Israel’s hostage dilemma
The plight of the captives and shock from Hamas’ Oct. 7 terrorist attack in southern Israel have galvanized Israeli support for the war. But Netanyahu is under pressure to bring the hostages home.
Since the initial truce began on Friday, both sides have been releasing women and children. Israeli officials say Gaza terrorists still hold around 20 women, who would all be released in a few days if the swaps continue at the current rate.
After that, keeping the truce going depends on tougher negotiations over the release of around 126 men Israel says are held captive, including several dozen soldiers.
For men — and especially soldiers — Hamas is expected to push for comparable releases of Palestinian men or prominent detainees.
An Israeli official involved in hostage negotiations said talks on a further extension for release of civilian males and soldiers were still preliminary, and that a deal would not be considered until all the women and children are out. The official spoke on condition of anonymity because negotiations were ongoing.
With Wednesday’s releases, a total of 73 Israelis, including dual nationals, have been freed during the six-day truce, most of whom appear physically well but shaken. Another 24 hostages — 23 Thais and one Filipino — have also been released.
Before the cease-fire, Hamas released four hostages, and the Israeli army rescued one. Two others were found dead in Gaza.

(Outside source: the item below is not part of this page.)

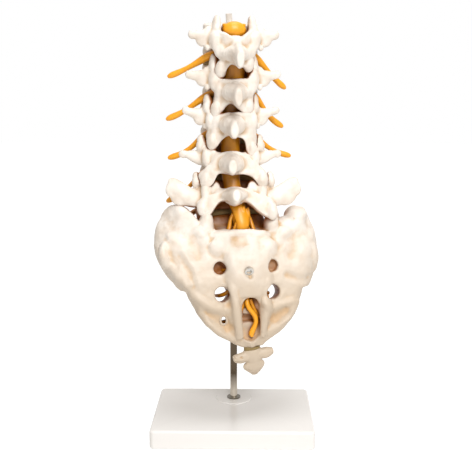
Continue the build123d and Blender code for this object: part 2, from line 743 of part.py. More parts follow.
with BuildPart() as sacrum:
    with Locations(sacral):
        add(sacral_bone())
    cutters = [core_bore, hiatus_cord(running_gap)]
    cutters += [sacral_nerve(name, side, running_gap) for name in sacral_routes for side in (-1, 1)]
    add([*cutters, *nerve_room[places[0][0].name]], mode=Mode.SUBTRACT)
    with Locations((0, rod_y, shoulder)):
        Cylinder(rod_diameter / 2 + rod_clearance, rod_top - shoulder + rod_clearance,
                 align=(Align.CENTER, Align.CENTER, Align.MIN), mode=Mode.SUBTRACT)
    with Locations(screw_place):
        add(screw_body(rod_clearance), mode=Mode.SUBTRACT)
    with BuildSketch(screw_place):
        Circle(screw_head_diameter / 2 + rod_clearance)
    extrude(amount=-12.0, mode=Mode.SUBTRACT)
keep("sacrum", sacrum.part)

# Coccyx under its thin disc, turned a little to one side
apex = sacral.offset(-sacrum_length)
apex_middle = apex.from_local_coords(Vector(apex_x, apex_y, 0))
coccyx_frame = Plane(origin=apex_middle - Vector(0, 0, coccyx_disc), x_dir=apex.x_dir, z_dir=apex.z_dir)
coccyx_frame = coccyx_frame.rotated((0, coccyx_roll, 0))
with BuildPart() as coccyx:
    add(limb((1, 0, 0), ((0, 0, 0), (0, 0, -1), 14.0, 8.5), ((0, 0.3, -6.0), (0, 0.1, -1), 17.0, 8.5),
             ((0, 1.2, -11.0), (0, 0.2, -1), 11.0, 6.5)))
    lobes = []
    for side in (-1, 1):
        lobes.append(limb((0, 1, 0), ((side * 4.0, -0.5, -4.6), (side, 0, 0), 6.5, 7.5),
                          ((side * 12.0, -0.8, -5.2), (side, 0, 0), 6.5, 8.5),
                          ((side * 16.5, -0.8, -4.6), (side, 0, 0), 4.0, 5.0)))
    lobes.append(limb((1, 0, 0), ((0, 1.0, -10.0), (0, 0.1, -1), 10.0, 6.0),
                      ((0, 2.0, -14.0), (0, 0.3, -1), 18.0, 7.0), ((0, 4.2, -19.0), (0, 0.4, -1), 12.0, 6.0),
                      ((0, 6.8, -coccyx_length), (0, 0.4, -1), 5.0, 3.5)))
    add(lobes)
with BuildPart() as placed_coccyx:
    with Locations(coccyx_frame):
        add(coccyx.part)
keep("coccyx", placed_coccyx.part)

with BuildPart() as sacrococcygeal_disc:
    with BuildSketch(Plane(origin=apex_middle, x_dir=apex.x_dir, z_dir=apex.z_dir)):
        Ellipse(6.6, 3.8)
    with BuildSketch(coccyx_frame):
        Ellipse(6.6, 4.0)
    loft()
keep("sacrococcygeal_disc", sacrococcygeal_disc.part)

# Dural sac down the canals, touching the backs of the drums
sac_stations = []
for level, middle, _, _, _ in reversed(places):
    share = (level.body[0] - 45.0) / 5.0
    front = canal_y(level) + canal_depth / 2 - running_gap
    if not sac_stations:
        sac_stations.append((middle, (0, front - sac_depth / 2, sac_top), 1.0))
    sac_stations.append((middle, (0, front - sac_depth / 2, 0), 1.0 - sac_taper * share))
sac_stations.append((sacral, (0, -20.5, 8.0), 0.68))
sac_stations.append((sacral, (0, -25.0, -7.0), 0.5))
with BuildPart() as dural_sac:
    for plane, point, share in sac_stations:
        spot = plane.from_local_coords(Vector(point))
        with BuildSketch(Plane(origin=spot, x_dir=plane.x_dir, z_dir=plane.z_dir)):
            Ellipse(sac_width * share / 2, sac_depth * share / 2)
    loft()
keep("dural_sac", dural_sac.part)

# Spinal nerves of L1 to L5, then those of the sacrum and the end cord
for level, middle, _, _, _ in places:
    for side_name in ("left", "right"):
        with BuildPart() as nerve:
            add(lumbar_nerve(level, middle, side_name))
            add(dural_sac.part, mode=Mode.SUBTRACT)
        keep(f"nerve_{level.name}_{side_name}", nerve.part)

end_cord = hiatus_cord()
keep("end_cord", end_cord)
for name in sacral_routes:
    for side_name, side in (("left", -1), ("right", 1)):
        with BuildPart() as nerve:
            add(sacral_nerve(name, side))
            add([dural_sac.part, end_cord], mode=Mode.SUBTRACT)
        keep(f"nerve_{name}_{side_name}", nerve.part)
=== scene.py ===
"""Teaching model of the lumbar spine on its stand, seen from behind.

Metres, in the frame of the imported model: +Z up, -Y is the back of the body.
"""
import json
import math

import bpy
import numpy as np
from mathutils import Matrix, Vector
from mathutils.bvhtree import BVHTree
from mathutils.kdtree import KDTree

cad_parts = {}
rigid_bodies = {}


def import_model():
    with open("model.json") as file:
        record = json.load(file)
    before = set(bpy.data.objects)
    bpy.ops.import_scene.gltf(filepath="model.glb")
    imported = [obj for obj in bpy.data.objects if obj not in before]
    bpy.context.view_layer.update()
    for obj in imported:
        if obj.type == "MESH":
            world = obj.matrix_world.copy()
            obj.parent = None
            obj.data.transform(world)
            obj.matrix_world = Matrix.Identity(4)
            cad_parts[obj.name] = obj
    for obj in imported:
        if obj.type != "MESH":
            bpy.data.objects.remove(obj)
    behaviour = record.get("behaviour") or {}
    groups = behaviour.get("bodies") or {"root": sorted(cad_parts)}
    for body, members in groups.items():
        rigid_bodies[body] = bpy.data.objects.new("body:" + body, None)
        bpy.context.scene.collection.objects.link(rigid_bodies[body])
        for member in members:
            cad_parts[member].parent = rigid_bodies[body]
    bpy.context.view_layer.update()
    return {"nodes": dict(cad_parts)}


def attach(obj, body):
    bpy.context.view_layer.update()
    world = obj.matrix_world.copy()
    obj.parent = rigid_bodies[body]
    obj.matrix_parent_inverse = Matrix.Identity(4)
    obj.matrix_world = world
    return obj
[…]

Hamas kidnapped some 240 people during the terrorist attack on southern Israel that began the war, including babies, children, women, soldiers, older adults and Thai farm laborers. It killed over 1,200 people in the Oct. 7 terrorist attack, mostly civilians.
Israel’s retaliatory bombardment and ground invasion in Gaza have killed more than 13,300 Palestinians, according to the Health Ministry in Hamas-ruled Gaza, which does not differentiate between civilians and combatants.
Israel says 77 of its soldiers have been killed in the ground offensive. Israel says it has killed thousands of terrorists.
So far, most Palestinians released have been teenagers accused of throwing stones and firebombs during confrontations with Israeli forces. Several were women convicted by Israeli military courts of attempting to attack soldiers. Under the truce deal, three prisoners were released for every Israeli hostage.